The Grape, since infancy, has been a careful kid. "He's a watcher," a seasoned music teacher informed me at our first class, as the other babies scrambled for the simple percussion instruments while the Grape sat and stared from the comfort of my lap.

So while other parents jubilantly send their kids back to school, I brace for a rough emotional September.

The Grape likes to think things through before forging ahead. He walked late, at almost sixteen months, but when he finally took those first steps he was off at a trot. None of the stumbling and falling business for the Grape.

My kid doesn't want to do anything until he's decided he can. It was the same way with the toilet.
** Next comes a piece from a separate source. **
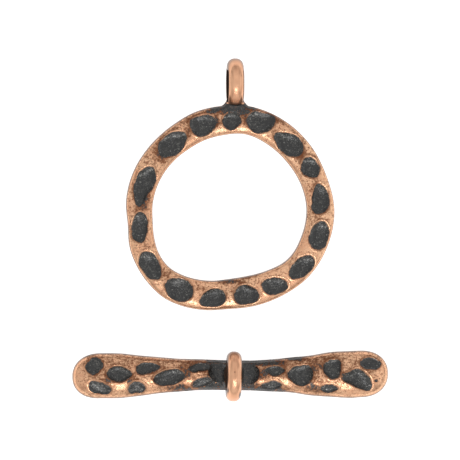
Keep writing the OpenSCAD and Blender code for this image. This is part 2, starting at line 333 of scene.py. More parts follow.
# Points of a united mesh with its seam softened into a small fillet: every point near the seam is
# moved again and again towards the middle of its neighbours, most at the seam itself
def softened(mesh):
    points = readItems(mesh.vertices, "co", 3) / mm
    count = len(points)
    corner = readItems(mesh.loops, "vertex_index", 1, int)[:, 0]
    corners = readItems(mesh.polygons, "loop_total", 1, int)[:, 0]
    body = np.repeat(readItems(mesh.polygons, "material_index", 1, int)[:, 0], corners)
    onPiece, onEye = (np.bincount(corner[body == k], minlength=count) > 0 for k in (0, 1))
    seam = points[onPiece & onEye]

    reach = eyeSizes["filletReach"]
    low = seam.min(axis=0) - reach
    high = seam.max(axis=0) + reach
    near = np.flatnonzero(((points > low) & (points < high)).all(axis=1))
    away = points[near][:, None, :] - seam[None, :, :]
    gap = np.sqrt((away ** 2).sum(axis=-1)).min(axis=1)
    pull = np.zeros(count)
    pull[near] = eyeSizes["filletPull"] * np.clip(1 - gap / reach, 0, 1) ** 0.5

    edges = readItems(mesh.edges, "vertices", 2, int)
    edges = edges[(pull[edges] > 0).any(axis=1)]
    start = np.concatenate([edges[:, 0], edges[:, 1]])
    end = np.concatenate([edges[:, 1], edges[:, 0]])
    neighbours = np.maximum(np.bincount(start, minlength=count), 1)[:, None]
    for _ in range(eyeSizes["filletPasses"]):
        sums = [np.bincount(start, points[end, k], minlength=count) for k in range(3)]
        points += pull[:, None] * (np.stack(sums, axis=-1) / neighbours - points)
    return points


# Makes one body of a piece and its eye, and gives its points
def joinEye(piece, eyeAt):
    eye = makePiece("eye", eyeAt, gridFaces(eyeSizes["around"], eyeSizes["section"], True))
    joined = unite(piece, eye)
    points = softened(joined)
    for body in list(joined.materials):
        bpy.data.materials.remove(body)
    joined.materials.clear()
    joined.polygons.foreach_set("material_index", np.zeros(len(joined.polygons), int))
    joined.polygons.foreach_set("use_smooth", np.ones(len(joined.polygons), bool))
    setPoints(piece, points)
    return points


# Which points are an eye's: between its sides, within its circle and clear of its foot
def withinEye(fromEye, eye, clear):
    beside = np.abs(fromEye[:, 0]) - eye["width"] / 2
    outside = np.hypot(fromEye[:, 1], fromEye[:, 2]) - eye["outer"] / 2
    return (beside < eye["sideSkin"]) & (outside < eyeSizes["outerSkin"]) & clear


# Patches: the largest of each row's strength times e to the power of minus the squared distance,
# which is counted in the row's reaches
def stained(along, across, rows, unit):
    rows = np.array(rows, float)[:, :, None]
    alongShare = along / (rows[:, stainAlongColumn] * unit)
    acrossShare = across / (rows[:, stainAcrossColumn] * unit)
    return (rows[:, strengthColumn] * np.exp(-(alongShare ** 2 + acrossShare ** 2))).max(axis=0)


# Writes a value for each point of a piece, for its material to read
def writeAttribute(piece, name, values):
    attribute = piece.data.attributes.new(name, "FLOAT", "POINT")
    attribute.data.foreach_set("value", np.asarray(values, np.float32))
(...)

He refused until he was totally ready, and then trained cold turkey in one weekend at the age of two months shy of four. Upsides: Single digit accidents, no disgusting plastic potty, no reward chart, no should-we-put-him-in-pull-ups-today-because-we're-leaving-the-house-for-over-an-hour parental wavering. In retrospect, I highly recommend waiting.

His timid tendencies are maddening when we go to some activity with a limited time frame. As he's warming up to skiing, or swimming, or singing, or whatever, everyone else is winding down. Two years running, he's let a friend blow out his birthday candles because he can't summon the nerve.

(I can see how caution might serve him well, especially if his wariness of new experiences and/or surroundings persists into the teen years. Nothing scares me as a parent more than kids and cars. I think if I had one of those damn the torpedoes, full steam ahead kids, I'd need a sedative to get through the first years of driving. Heck, I might need one anyway. Or maybe we'll move to some huge city where nobody keeps a car and sidestep the issue. But I digress.)

Today the Grape and I went to check out the four-year-old room at his preschool. He knows the other kids. He's met the teachers in passing. He twitched with excitement on the way to the school, marched himself right up to the door, and froze.

He spent a full six minutes skulking in the hallway, mustering the courage to step into a room full of children and parents he already knows.

At this point, I know better than to try to cheer him onward. The Grape meets any attempts at parental encouragement with silent disdain, or worse, with the astonishing directive he favors of late: "Don't worry about me." Yes, I cringe whenever he pulls that out in public.

Of course, once he plunged forward, he had a ball. I had to drag him out of there when the open house ended.

This doesn't mean tomorrow, the first official day, will go smoothly. The Grape, I can assure you, will not have a first day of school photo in which he waves, happy and carefree, at the camera.

He's more likely to channel Woody Allen: stare at his shoes, shuffle forward reluctantly, offer up a litany of silly and neurotic reasons why going to school on that prescribed day isn't the world's greatest idea. And that's the best case scenario.

For now, all we need to do is get through the first day of preschool re-entry on Thursday. He's already worried. He wants to know he won't need to stay for rest time on the first day. (He won't. The preschool does short days for the first week.)

Maybe I should be tougher, but I can't help thinking, he's still so little. If he wants to ease into the pool instead of diving without checking for water first, I guess I can let him have that.

Even if it means he's the last one in.